The felling of the tree didn’t take very long. It was professionally carried out by Waddie Long, who is a forestry program instructor at Nova Scotia Community College’s Port Hawkesbury campus.  

He was assisted by a group of his students. One was Pictou County’s Allie Sutherland. 

“I’ve always been interested in the outdoors and I don’t really want to be stuck in an office, so this program sounded really good,” said Sutherland, who along with her classmates cut and collected bundles of tree boughs to serve as a cushion for the big tree on its journey to New England. 

“Today has been awesome. It’s been a tremendous experience and it’s a big deal so I’m excited to be involved.” 

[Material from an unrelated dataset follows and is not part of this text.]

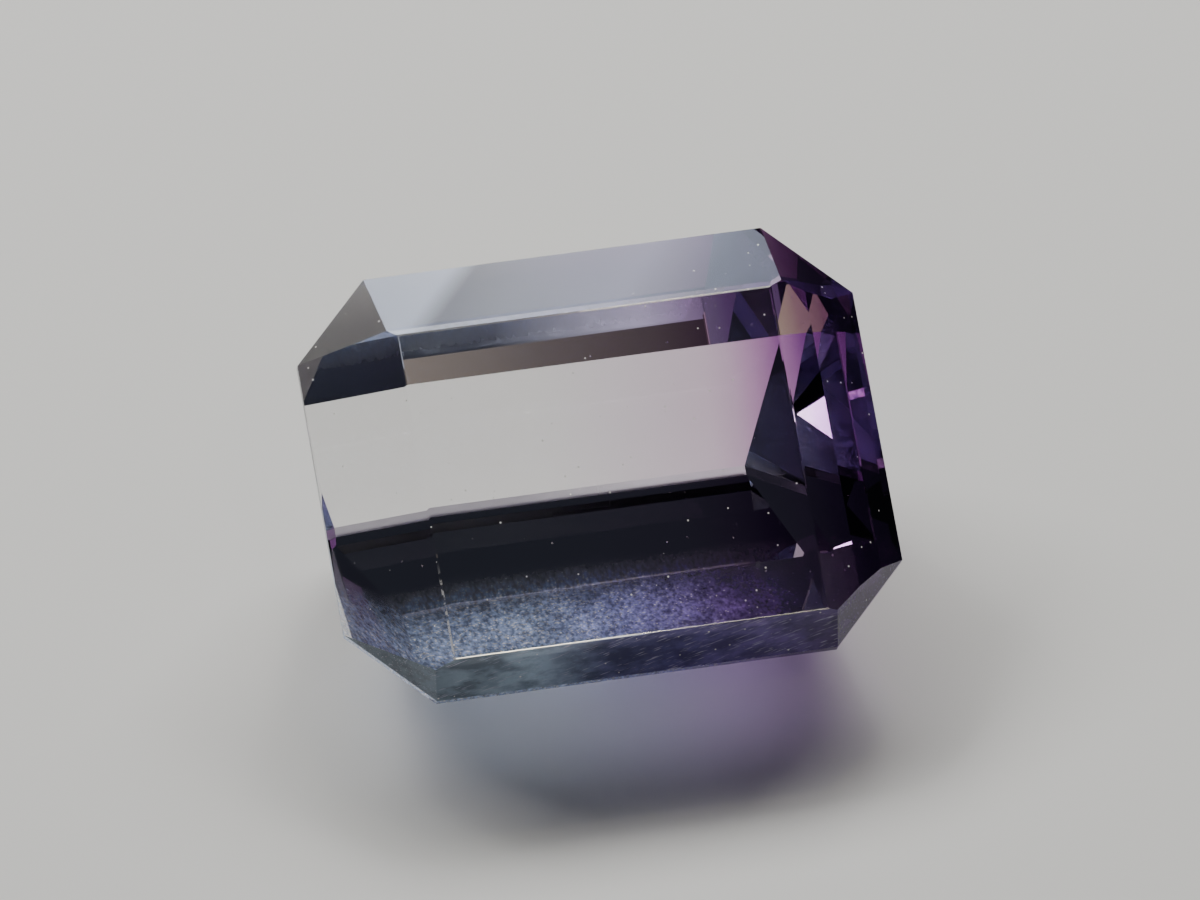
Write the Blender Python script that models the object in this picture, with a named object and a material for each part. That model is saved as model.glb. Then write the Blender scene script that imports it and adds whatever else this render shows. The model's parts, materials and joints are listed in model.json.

Nova Scotia Community College forestry student Allie Sutherland stands in front of the bottom of the giant white spruce that was chopped down Thursday in a remote corner of Richmond County. Sutherland and her classmates were on hand along with instructor Waddie Long who wielded the chainsaw that felled the mighty tree. - David Jala
Nova Scotia Community College forestry student Allie Sutherland stands in front of the bottom of the giant white spruce that was chopped down Thursday in a remote corner of Richmond County. Sutherland and her classmates were on hand along with instructor Waddie Long who wielded the chainsaw that felled the mighty tree. - David Jala

Once the tree was finally felled, workers used a crane to lift it onto a flatbed truck which was tasked with transporting it to Halifax. From there it will be moved by ship to Portland, Maine, where it will be picked up and trucked to Boston. The large tree will be accompanied by six smaller trees donated by Green Hills Farm in Albert Bridge. 

The lighting of the big tree is scheduled for Dec. 3 and will be televised live on WCVB-TV.